Thursday, 9 October 2014

BRICS – Game Changer in 21st Century?

The 6TH BRICS summit in Brazil ended with quite a few concrete outcomes such as the founding of the BRICS New Development Bank. This left many observers pondering whether this association of these countries of growing economic muscle could be a serious competition to the G8. It is obvious that one can’t question the supremacy of the BRICS  in terms of population, landmass, and economic size as compared to other countries of the world. However, these countries (Brazil, Russia, India, China and South Africa), until the formation of BRIC in 2001 with South Africa a late entrant in 2010, had been largely muddled along outside the global market economy; and their economic policies had often led to disastrous results. Each needed to experience deep and critical crises that would propel them onto a different and faster mode of development. When once they got onto the right track, they tapped into their vast unrealised economic strength with their total GDP of close to $14 trillion nearly equalling that of the United States.
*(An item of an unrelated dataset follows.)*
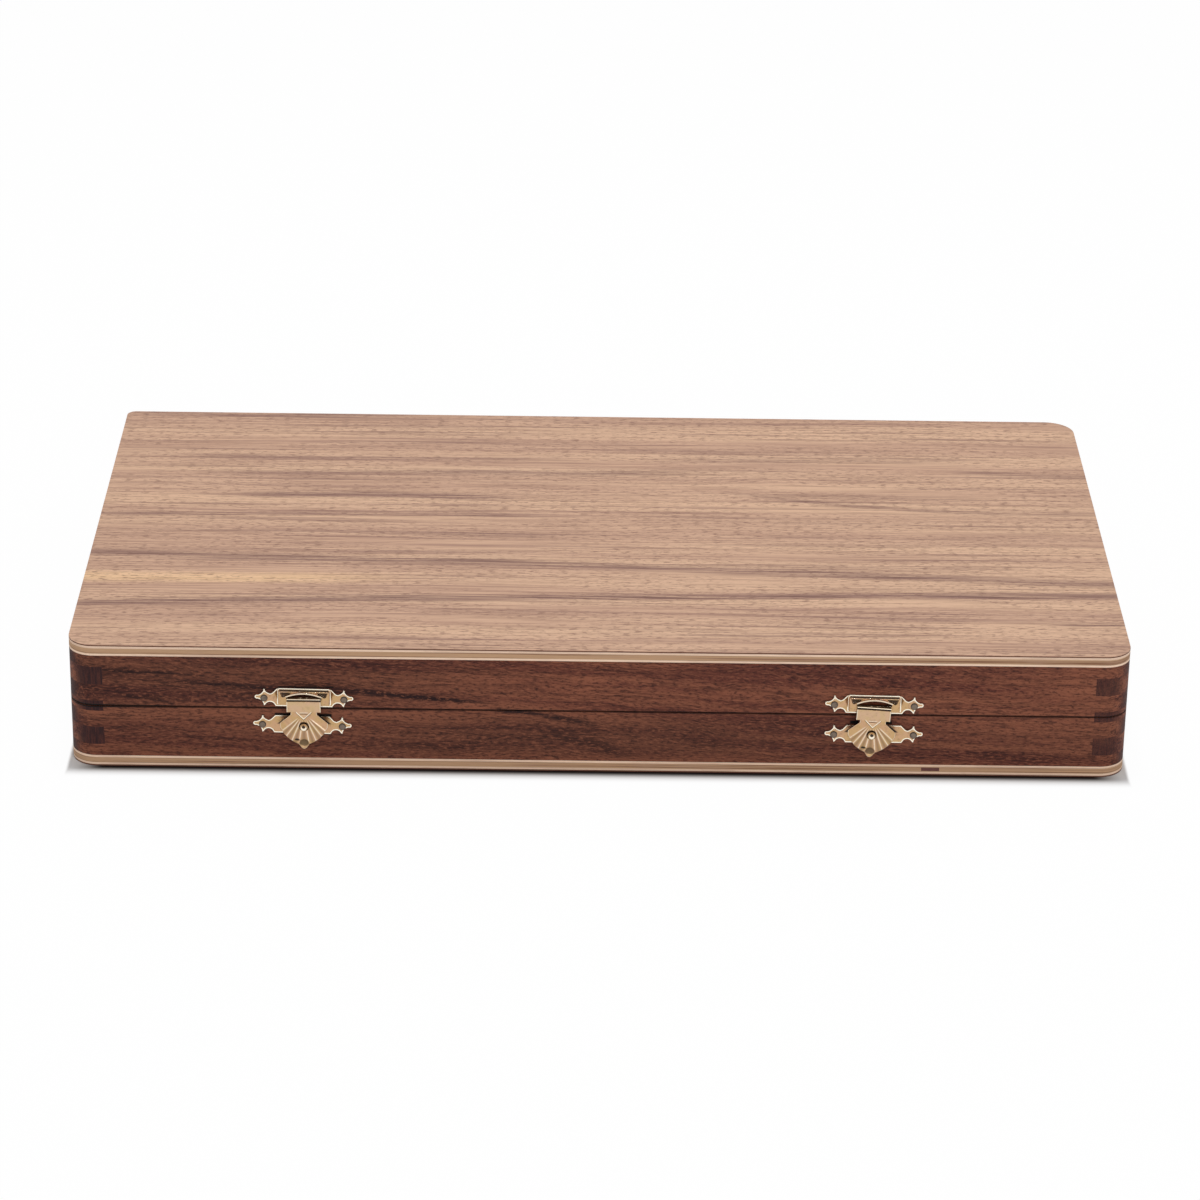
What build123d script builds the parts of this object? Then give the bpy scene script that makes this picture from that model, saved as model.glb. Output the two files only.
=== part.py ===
from build123d import *
import os
from math import cos, radians, sin

# Folding wooden backgammon case: two shallow trays, hinged along the back and latched in front.
# Millimetres. +X runs along the length, -Y is the front with the latches, +Z is up.
# The origin is the centre of the bottom face.

# Case, rails and panels
case_length = 380.0
case_depth = 220.5
wall = 12.5
rail_height = 19.6
seam_gap = 0.4
front_corner_radius = 9.5
back_left_radius = 3.5
back_right_radius = 11.0

# Plywood panel, from the outer face inwards
veneer = 0.5
face_ply = 0.8
core_ply = 2.05
back_ply = 0.8

# Finger joints, measured from the panel towards the seam
outer_front_finger = 4.5
side_finger = 6.9
inner_front_finger = 6.4

# Filler let into the front edge of the base panel's core
filler_place = 119.6
filler_width = 6.5
filler_height = 1.4
filler_depth = 6.0

# Playing field
field_thickness = 0.6
field_gap = 0.2
points_a_side = 6
point_length = 146.0
point_share = 0.88

# Draughtsmen and dice, stored on the base's field
man_diameter = 27.0
man_thickness = 7.5
man_sides = 20
man_gap = 1.5
men_long = 5
men_deep = 3
men_place = 86.0
dice_size = 9.0
dice_edge = 0.9
dice_spread = 17.0
dice_turn = 24.0

# Butt hinges, let into the seam faces of the back rails
hinge_spread = 220.0
leaf_length = 32.0
leaf_width = 9.0
leaf_thickness = 0.9
knuckle_radius = 1.9
knuckle_gap = 0.3
middle_knuckle = 11.0
pin_radius = 0.9
pin_play = 0.1
pin_head = 0.5
back_setback = 0.25
turning_gap = 0.4
hinge_sides = 24
leaf_fit = 0.1
screw_radius = 0.8
screw_head = 1.6
screw_length = 8.0
fastener_sides = 12
screw_spread = 20.0
screw_inset = 5.2

# Stamped latches: sheet, ornamental plates and their places
latch_left = -105.6
latch_right = 98.45
sheet = 0.6
keeper_rise = 4.4
keeper_turn = -0.8
left_plate_shift = -0.7
left_plate_drop = 6.2
left_plate_turn = -1.2
left_rivet_shift = 0.0
left_rivet_drop = 5.8
left_lean = 0.0
right_plate_shift = 0.15
right_plate_drop = 7.3
right_plate_turn = 0.0
right_rivet_shift = -0.8
right_rivet_drop = 6.5
right_lean = 3.5
plate_half = 17.6
plate_tip = 0.7
cross_place = 14.3
cross_reach = 3.4
cross_flank = 0.5
cross_shoulder = 2.3
tip_length = 1.0
tip_flank = 0.7
tip_shoulder = 1.6
waist_place = 12.1
waist_top = 1.25
notch_half = 0.8
notch_rise = 0.35
waist_bottom = -1.9
scoop_half = 1.7
scoop_foot = -3.0
foot_step = 0.3
body_half = 9.7
body_top = 3.3
body_bottom = -3.5
nail_radius = 0.6
nail_head = 1.3
nail_head_top = 1.0
nail_head_height = 0.45
nail_length = 7.0
nail_drop = 0.5

# Keeper: raised middle, window and arched lip
pad_rise = 2.0
pad_half = 9.4
pad_slope = 12.0
pad_foot = 0.9
pad_corner = 0.5
window_half = 6.3
window_sill = -0.1
arch_spring = 1.0
arch_rise = 1.4
arch_lip = 1.0
arch_thickness = 0.5
pocket_inner = 4.3
pocket_outer = 8.6
pocket_top = 2.6
pocket_slant = 0.6
pocket_heel = 0.9
pocket_step = 1.0
pocket_toe = 0.5
pocket_depth = 1.1

# Lever: rivet, tab with folded top, and scallop shell
lever_stand = 2.8
tab_half = 6.05
tab_top = 11.0
tab_bottom = 5.75
fold_radius = 0.75
hook_gap = 0.3
neck_half = 4.65
neck_height = 4.7
neck_trim = 1.0
shoulder_half = 8.5
shoulder_height = 1.4
fan_apex = 5.2
fan_mid_rim = 12.45
fan_side_rim = 9.6
middle_flute = 9.0
flute_pitch = 13.3
flutes_a_side = 4
flute_bulge = 0.25
ridge_start = 3.2
ridge_root = 0.3
ridge_flank = 0.04
ridge_crown = 0.04
lobe_half = 1.5
lobe_shoulder = -7.6
lobe_tip = -8.9
lobe_dimple_place = -6.4
lobe_dimple = 1.3
lobe_dimple_floor = 0.6
lobe_dimple_depth = 0.4
tongue_half = 2.75
tongue_tip = 3.0
tongue_rise = 0.25
rivet_radius = 0.8
rivet_play = 0.35
rivet_flange = 1.45
rivet_dome = 1.15
rivet_crown = 0.5
rivet_flange_height = 0.3
rivet_dome_height = 1.0
rivet_lift = 0.45
rivet_length = 4.0
seat_radius = 1.9
spring_width = 3.4
spring_thickness = 0.3
spring_flat = 3.0
spring_foot = 1.2
spring_drop = 5.4
spring_bend = 1.2
spring_gap = 0.3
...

But now the emerging question is whether the BRICS has the capacity to convert itself into a formidable force to influence the world economy and sustain it for long. In reality, none of the countries is fully accepted as capable leader even in its own region. India and China continue to have resentments and brushes with each other on matters like J&K and Tibet. Similarly, Russia is constantly involved in tussles with the west and US, making its economy more susceptible to western sanctions. South Africa on the other hand, doesn’t yet have the population and the growth potential as the other four to be the ‘equal’ member. Cohesiveness is also an issue the BRICS face as a unit. Russia and Brazil are way ahead in per capita income beating India and South Africa. China, meanwhile, dwarfs the other BRICS, whose combined economic size isn't expected to catch up to that of China in the coming years.
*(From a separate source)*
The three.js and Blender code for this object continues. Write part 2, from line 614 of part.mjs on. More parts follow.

But does this mean BRICS cannot become a good competitor to the other international associations anytime soon? Answer to this can be given in two parts. No and Yes.

BRICS can give other associations a run for their money, as they enjoy great benefits from their abundant workforce, ability of higher productivity, and a competitiveness to catch up with their well off rivals. Over the past years, these countries have undergone great transformations. China has become the world’s manufacturing hub, Brazilian and South African beer companies have become leading global brewers. BRICS can be credited to have performed far better than some other developed markets with their growing GDPs. So of course, it makes perfect sense for investors to not ignore such a huge, successful part of the global economy. Research and development too in the BRICS is paving the way for increasingly high-value-added production. Therefore, together they could dominate the global economy later this century the way Europe and the United States once did.

However, the BRICS are going through a rough patch right now, which is why the answer to the question of their becoming a formidable force cannot always be in affirmative. While, the spread of democracy and free markets in much of Americas and much of Europe is impressive, two of the five BRICS have been laggards in this area. In the rest three countries, political checks and balances still remain in their infancy. Although we do read about new fancy airports in China and how Russia can bulldoze entire neighbourhoods at its will, their political conditions rarely give them an edge. Even for democratic members like India, Brazil and South Africa, politics are often overwhelmed by corruption, lack of political will, crippling crime records and political scandals.

The consequential scenario thus holds the future of BRICS in a mid-way. Some tailwinds that have benefitted the BRICS may turn into gales. For instance, these countries have low budget allocations to military spending that might have benefitted them relatively to the higher military budget allocations of major countries like U.S.A., allowing them to allocate more money to developmental activities such as improving health and education. Yet, there may be as serious change or disturbance at a hand away distance if conflicts broke in the Indian subcontinent, unfriendly neighbours posing nuclear threats or internal socio-political crisis. In fact, the latest reported happenings of Economic malpractices in China, the upheavals of the Arab spring and power blackout in India are the red flags that show the dramatic impact of sudden events. So, sure BRICS will have to face tough adjustments to meet the heavy growth expectations and the ever increasing demands of their rapidly growing populations.  Let us hope BRICS crosses these roadblocks and embarks upon its endeavour to put its stamp on the 21st century.